Pokrzywno is a village in the administrative district of Gmina Gruta, within Grudziądz County, Kuyavian-Pomeranian Voivodeship, in north-central Poland.

==History==
The area formed part of Poland since the country's establishment in the 10th century. The village was mentioned in a document from 1222 under its Latinized name Copriven. Its Old Polish name was Koprzywno. A castle was built here by the Teutonic Order in 1242, on the site of an older fortification. Between 1278 and 1416 it was the seat of a commandery. During the Polish–Lithuanian–Teutonic War, in 1410, the castle was captured by the Poles, and it was granted by King Władysław II Jagiełło to Dobiesław of Oleśnica. In 1454, it was recaptured by Poles, and made the seat of starosts (local administrators).
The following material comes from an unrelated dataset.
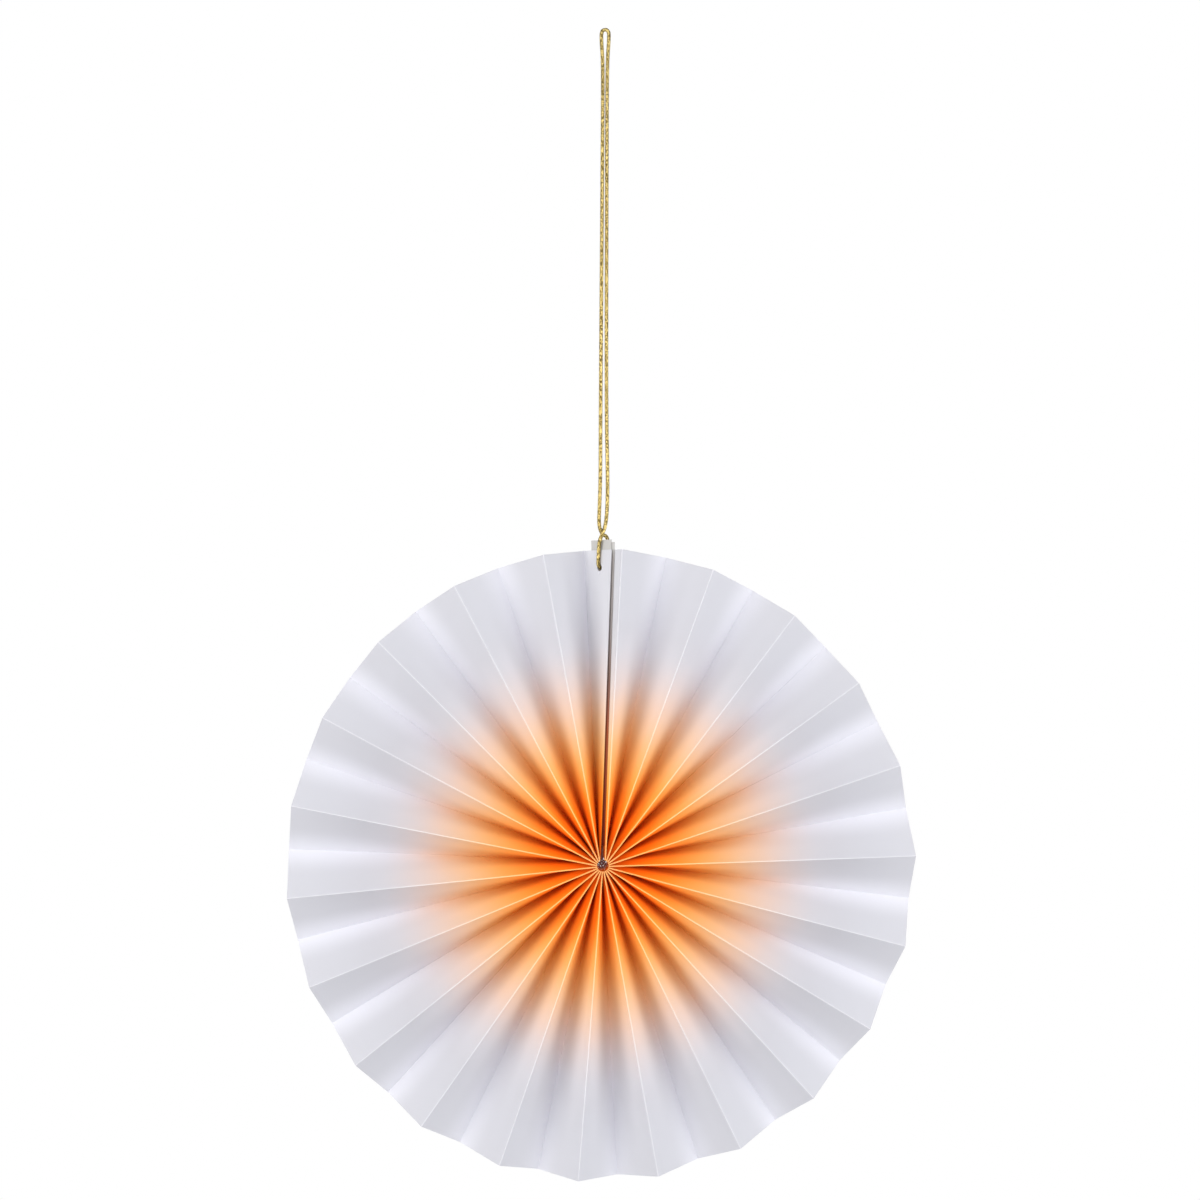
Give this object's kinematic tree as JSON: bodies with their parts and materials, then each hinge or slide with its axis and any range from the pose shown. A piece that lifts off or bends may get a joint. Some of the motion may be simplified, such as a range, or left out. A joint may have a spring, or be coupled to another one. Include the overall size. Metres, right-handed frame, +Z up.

The castle chapel was damaged severely by fire in 1611, but was soon renovated by starost Ludwik Mortęski. In 1657, the castle was conquered by the Swedish army during the Deluge. The castle chapel was destroyed again, however, it was soon renovated again by starost Jan Dominik Działyński. In 1789, the chapel of the castle collapsed. The semi-ruined castle was later used as a quarry, supplying building materials for houses and roads nearby. Ruins of the castle still remain in the village.

In 1905, the village had 288 inhabitants.